* BEGIN *

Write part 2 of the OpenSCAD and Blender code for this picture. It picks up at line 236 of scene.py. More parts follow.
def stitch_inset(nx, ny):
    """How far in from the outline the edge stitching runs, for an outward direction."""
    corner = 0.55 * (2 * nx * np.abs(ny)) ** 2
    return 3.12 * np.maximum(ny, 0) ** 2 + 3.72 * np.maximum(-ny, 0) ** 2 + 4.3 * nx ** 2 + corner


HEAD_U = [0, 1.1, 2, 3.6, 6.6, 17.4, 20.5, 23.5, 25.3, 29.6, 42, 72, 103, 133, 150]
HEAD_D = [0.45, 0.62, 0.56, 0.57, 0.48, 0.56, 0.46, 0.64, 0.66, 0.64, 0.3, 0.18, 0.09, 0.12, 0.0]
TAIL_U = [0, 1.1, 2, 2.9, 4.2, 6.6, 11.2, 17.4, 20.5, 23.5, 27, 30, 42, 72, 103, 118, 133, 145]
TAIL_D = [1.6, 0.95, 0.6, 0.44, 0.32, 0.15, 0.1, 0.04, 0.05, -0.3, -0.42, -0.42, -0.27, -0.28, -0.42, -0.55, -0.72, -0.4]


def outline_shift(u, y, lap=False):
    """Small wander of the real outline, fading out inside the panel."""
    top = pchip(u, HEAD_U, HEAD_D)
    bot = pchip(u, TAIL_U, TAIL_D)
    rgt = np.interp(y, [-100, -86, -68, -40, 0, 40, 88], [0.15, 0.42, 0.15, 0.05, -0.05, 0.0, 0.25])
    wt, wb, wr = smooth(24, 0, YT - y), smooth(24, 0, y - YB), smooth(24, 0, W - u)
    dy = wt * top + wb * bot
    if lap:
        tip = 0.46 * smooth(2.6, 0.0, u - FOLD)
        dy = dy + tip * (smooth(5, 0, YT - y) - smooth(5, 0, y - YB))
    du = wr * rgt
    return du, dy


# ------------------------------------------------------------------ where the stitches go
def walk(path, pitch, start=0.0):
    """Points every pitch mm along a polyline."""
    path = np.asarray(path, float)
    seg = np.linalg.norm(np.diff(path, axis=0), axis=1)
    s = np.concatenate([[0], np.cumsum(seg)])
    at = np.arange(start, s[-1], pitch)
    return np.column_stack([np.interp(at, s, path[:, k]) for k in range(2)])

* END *
* BEGIN *

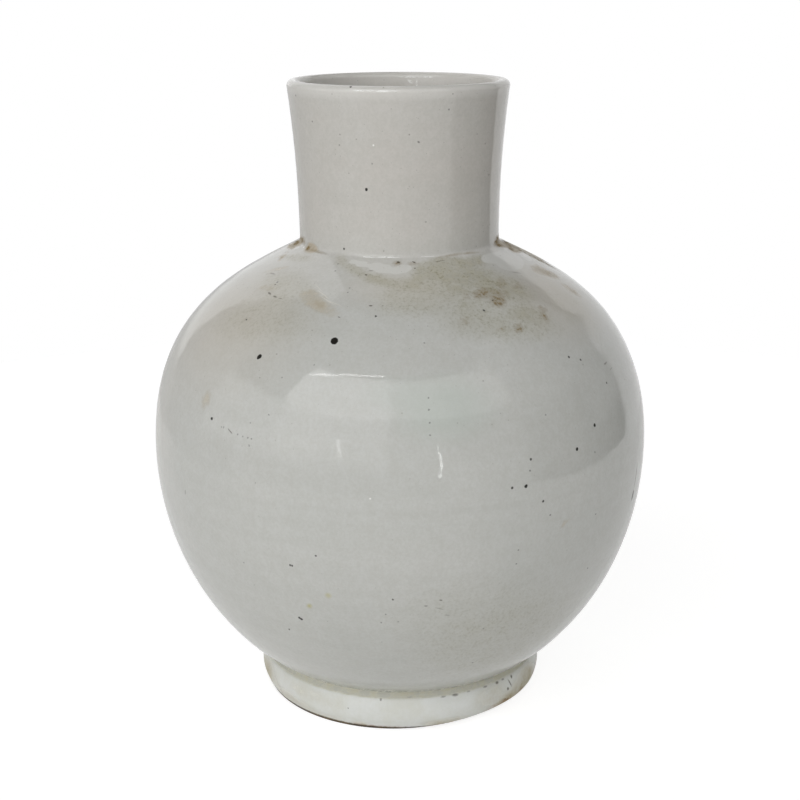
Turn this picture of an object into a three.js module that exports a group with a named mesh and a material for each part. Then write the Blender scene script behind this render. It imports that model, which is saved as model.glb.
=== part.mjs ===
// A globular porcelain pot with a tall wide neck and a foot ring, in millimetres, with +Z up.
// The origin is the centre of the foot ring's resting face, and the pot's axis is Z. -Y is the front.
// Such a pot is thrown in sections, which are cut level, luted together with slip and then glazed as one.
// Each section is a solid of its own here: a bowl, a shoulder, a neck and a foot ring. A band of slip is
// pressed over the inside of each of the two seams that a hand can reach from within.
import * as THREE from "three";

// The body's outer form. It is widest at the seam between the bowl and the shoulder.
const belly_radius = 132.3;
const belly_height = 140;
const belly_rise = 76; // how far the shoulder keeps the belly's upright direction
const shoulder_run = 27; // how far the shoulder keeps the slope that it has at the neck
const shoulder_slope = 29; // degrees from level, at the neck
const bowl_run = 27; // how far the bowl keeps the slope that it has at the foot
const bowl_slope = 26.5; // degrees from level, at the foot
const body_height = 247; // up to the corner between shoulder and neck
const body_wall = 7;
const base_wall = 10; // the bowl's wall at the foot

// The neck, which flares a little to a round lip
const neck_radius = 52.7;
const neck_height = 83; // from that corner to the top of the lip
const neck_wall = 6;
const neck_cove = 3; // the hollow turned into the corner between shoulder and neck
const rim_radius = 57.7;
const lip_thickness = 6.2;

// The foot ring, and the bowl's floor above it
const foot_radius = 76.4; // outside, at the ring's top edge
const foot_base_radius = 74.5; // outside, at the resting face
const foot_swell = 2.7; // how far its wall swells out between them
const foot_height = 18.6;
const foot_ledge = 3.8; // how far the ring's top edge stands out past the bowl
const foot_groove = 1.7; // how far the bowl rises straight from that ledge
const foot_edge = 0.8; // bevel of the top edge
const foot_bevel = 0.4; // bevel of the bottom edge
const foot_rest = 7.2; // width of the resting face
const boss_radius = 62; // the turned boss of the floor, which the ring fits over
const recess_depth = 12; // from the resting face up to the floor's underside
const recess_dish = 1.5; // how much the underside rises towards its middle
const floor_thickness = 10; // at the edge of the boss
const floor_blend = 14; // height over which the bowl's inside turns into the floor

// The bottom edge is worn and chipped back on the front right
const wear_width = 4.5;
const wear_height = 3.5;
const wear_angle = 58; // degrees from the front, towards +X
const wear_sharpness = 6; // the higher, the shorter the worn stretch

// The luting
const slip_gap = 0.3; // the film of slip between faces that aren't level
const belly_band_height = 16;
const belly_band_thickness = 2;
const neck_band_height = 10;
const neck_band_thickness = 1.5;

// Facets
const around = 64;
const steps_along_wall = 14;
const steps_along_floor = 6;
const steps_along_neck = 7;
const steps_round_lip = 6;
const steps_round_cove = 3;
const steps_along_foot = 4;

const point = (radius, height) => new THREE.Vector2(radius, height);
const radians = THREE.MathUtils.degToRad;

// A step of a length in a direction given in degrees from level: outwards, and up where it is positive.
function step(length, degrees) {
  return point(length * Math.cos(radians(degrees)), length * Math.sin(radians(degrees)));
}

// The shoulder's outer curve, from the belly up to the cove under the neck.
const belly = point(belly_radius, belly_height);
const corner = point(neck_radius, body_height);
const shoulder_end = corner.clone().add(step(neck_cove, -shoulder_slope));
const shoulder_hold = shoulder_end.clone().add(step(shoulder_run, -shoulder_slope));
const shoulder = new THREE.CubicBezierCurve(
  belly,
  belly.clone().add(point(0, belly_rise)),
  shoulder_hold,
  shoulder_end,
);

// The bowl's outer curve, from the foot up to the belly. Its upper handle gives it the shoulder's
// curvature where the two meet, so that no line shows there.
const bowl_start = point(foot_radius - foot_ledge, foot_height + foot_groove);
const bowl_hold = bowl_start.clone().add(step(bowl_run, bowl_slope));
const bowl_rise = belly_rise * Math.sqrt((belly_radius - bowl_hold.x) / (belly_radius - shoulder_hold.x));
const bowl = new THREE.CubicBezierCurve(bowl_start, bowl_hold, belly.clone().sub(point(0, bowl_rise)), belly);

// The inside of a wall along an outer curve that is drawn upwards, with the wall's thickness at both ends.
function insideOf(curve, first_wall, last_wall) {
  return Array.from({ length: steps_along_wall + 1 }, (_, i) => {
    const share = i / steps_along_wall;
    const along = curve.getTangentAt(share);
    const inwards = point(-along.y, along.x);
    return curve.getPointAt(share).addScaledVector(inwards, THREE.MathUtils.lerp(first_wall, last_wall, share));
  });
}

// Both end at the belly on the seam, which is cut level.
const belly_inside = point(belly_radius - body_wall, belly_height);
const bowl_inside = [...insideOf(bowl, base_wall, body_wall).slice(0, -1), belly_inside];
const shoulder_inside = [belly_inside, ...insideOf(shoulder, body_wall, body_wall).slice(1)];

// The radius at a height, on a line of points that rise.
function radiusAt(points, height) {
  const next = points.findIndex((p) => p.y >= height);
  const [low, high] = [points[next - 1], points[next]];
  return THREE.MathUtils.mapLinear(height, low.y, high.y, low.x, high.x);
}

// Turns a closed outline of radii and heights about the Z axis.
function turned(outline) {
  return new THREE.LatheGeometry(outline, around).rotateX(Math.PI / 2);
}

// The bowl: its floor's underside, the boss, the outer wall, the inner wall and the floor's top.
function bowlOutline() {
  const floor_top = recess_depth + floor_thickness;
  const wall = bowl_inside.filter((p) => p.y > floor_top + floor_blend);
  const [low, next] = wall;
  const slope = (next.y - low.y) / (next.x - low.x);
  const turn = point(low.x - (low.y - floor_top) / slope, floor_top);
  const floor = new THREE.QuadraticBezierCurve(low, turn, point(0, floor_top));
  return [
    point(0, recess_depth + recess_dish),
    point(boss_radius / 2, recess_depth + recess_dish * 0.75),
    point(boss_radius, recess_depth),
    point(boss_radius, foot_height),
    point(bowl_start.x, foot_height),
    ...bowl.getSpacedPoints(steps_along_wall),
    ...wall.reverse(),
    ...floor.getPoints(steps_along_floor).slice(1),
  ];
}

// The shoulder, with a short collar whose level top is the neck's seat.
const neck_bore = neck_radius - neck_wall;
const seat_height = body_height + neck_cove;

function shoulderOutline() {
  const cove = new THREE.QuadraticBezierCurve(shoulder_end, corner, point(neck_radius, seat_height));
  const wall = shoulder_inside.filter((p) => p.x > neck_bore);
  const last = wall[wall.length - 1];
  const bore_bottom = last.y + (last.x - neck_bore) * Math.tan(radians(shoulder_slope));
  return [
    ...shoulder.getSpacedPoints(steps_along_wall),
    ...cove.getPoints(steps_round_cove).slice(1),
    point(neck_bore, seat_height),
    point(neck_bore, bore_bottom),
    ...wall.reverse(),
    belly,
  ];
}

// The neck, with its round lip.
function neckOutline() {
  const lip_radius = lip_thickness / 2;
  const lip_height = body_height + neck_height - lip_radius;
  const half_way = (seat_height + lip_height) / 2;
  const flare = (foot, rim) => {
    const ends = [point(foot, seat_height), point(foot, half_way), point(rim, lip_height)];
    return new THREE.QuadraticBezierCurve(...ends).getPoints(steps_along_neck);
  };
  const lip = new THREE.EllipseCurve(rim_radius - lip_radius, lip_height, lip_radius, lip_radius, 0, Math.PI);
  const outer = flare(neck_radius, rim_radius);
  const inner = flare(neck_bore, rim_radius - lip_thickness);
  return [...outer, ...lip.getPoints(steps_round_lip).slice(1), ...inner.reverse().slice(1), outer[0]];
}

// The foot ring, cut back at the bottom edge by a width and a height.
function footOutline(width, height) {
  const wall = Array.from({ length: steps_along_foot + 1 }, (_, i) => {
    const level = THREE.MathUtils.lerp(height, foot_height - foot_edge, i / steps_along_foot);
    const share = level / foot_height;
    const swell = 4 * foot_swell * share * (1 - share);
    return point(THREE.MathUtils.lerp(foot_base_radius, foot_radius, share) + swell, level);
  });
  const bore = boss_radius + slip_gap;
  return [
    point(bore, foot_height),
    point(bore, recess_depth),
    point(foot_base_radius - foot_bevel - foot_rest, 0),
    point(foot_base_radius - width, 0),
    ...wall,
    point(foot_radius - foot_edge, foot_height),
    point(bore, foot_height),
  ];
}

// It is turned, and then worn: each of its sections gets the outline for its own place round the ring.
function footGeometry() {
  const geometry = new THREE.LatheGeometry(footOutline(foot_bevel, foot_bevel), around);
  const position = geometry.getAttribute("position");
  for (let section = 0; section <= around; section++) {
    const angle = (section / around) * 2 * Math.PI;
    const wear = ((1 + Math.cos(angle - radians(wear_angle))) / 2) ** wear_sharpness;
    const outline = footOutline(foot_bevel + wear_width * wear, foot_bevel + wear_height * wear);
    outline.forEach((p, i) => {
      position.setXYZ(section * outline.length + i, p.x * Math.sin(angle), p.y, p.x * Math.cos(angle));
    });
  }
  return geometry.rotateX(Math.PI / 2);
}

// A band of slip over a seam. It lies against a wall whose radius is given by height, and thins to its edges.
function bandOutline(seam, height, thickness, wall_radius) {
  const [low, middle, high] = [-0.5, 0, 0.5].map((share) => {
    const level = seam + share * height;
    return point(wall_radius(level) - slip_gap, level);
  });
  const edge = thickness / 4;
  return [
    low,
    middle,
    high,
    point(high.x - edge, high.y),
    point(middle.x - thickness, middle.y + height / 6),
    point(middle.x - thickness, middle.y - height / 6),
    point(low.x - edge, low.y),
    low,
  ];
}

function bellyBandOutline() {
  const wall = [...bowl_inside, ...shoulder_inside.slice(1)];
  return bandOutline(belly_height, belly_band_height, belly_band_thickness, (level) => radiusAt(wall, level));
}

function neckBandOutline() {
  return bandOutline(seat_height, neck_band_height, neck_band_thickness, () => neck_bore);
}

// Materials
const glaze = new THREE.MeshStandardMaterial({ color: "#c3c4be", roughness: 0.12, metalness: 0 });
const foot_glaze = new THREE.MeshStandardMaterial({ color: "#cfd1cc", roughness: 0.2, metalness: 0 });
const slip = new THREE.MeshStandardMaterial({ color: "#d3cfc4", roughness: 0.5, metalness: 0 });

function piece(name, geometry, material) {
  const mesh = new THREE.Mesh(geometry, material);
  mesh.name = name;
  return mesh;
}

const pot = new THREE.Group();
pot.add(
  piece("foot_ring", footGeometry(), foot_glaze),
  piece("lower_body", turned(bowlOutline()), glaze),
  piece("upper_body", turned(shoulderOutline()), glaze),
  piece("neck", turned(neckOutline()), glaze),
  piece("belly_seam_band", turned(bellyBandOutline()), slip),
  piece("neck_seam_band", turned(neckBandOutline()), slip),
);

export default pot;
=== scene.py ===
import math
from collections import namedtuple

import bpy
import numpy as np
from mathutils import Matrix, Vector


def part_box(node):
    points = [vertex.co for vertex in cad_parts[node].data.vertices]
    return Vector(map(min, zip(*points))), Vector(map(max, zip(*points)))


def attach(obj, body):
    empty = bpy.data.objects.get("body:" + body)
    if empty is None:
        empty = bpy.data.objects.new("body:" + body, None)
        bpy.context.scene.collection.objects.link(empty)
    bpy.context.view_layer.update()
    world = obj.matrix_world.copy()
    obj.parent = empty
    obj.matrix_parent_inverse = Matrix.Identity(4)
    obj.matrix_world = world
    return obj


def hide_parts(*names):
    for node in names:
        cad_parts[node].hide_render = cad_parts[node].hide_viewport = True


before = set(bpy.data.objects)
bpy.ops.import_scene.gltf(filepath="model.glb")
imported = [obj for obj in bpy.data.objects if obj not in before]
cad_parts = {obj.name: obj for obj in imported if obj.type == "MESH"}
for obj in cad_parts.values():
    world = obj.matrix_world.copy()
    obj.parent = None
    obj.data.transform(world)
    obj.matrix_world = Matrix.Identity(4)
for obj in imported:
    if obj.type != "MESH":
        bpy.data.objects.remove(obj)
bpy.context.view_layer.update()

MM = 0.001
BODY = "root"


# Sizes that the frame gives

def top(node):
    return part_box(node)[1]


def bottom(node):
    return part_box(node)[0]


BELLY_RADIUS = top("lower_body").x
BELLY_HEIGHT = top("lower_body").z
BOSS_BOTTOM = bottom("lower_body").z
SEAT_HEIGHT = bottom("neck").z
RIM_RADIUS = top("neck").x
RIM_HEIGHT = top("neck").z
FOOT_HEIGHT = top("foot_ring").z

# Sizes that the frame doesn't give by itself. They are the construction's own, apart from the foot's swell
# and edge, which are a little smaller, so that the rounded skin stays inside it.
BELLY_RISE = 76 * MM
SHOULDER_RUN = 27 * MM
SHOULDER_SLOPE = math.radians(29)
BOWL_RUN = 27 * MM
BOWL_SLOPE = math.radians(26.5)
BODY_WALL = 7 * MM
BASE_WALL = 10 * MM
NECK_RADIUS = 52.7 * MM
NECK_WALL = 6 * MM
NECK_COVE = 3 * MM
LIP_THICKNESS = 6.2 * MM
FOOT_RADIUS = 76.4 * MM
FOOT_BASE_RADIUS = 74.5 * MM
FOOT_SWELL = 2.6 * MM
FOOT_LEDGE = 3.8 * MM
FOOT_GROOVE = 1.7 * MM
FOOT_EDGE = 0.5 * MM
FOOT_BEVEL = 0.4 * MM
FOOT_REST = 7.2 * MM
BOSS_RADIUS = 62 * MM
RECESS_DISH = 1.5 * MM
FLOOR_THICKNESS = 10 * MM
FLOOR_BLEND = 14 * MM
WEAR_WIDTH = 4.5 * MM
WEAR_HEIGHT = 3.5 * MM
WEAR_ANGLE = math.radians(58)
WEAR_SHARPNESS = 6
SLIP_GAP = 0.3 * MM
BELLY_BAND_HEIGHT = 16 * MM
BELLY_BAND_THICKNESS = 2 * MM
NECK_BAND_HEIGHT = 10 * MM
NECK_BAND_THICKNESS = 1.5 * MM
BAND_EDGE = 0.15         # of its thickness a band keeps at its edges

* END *

# What is expected
Transcribe each line of the data above, unaltered, from the one where "imported = [obj" appears to the one where "return part_box(node)[1]" appears, inclusive of both.

# Solution to this exercise
imported = [obj for obj in bpy.data.objects if obj not in before]
cad_parts = {obj.name: obj for obj in imported if obj.type == "MESH"}
for obj in cad_parts.values():
    world = obj.matrix_world.copy()
    obj.parent = None
    obj.data.transform(world)
    obj.matrix_world = Matrix.Identity(4)
for obj in imported:
    if obj.type != "MESH":
        bpy.data.objects.remove(obj)
bpy.context.view_layer.update()

MM = 0.001
BODY = "root"


# Sizes that the frame gives

def top(node):
    return part_box(node)[1]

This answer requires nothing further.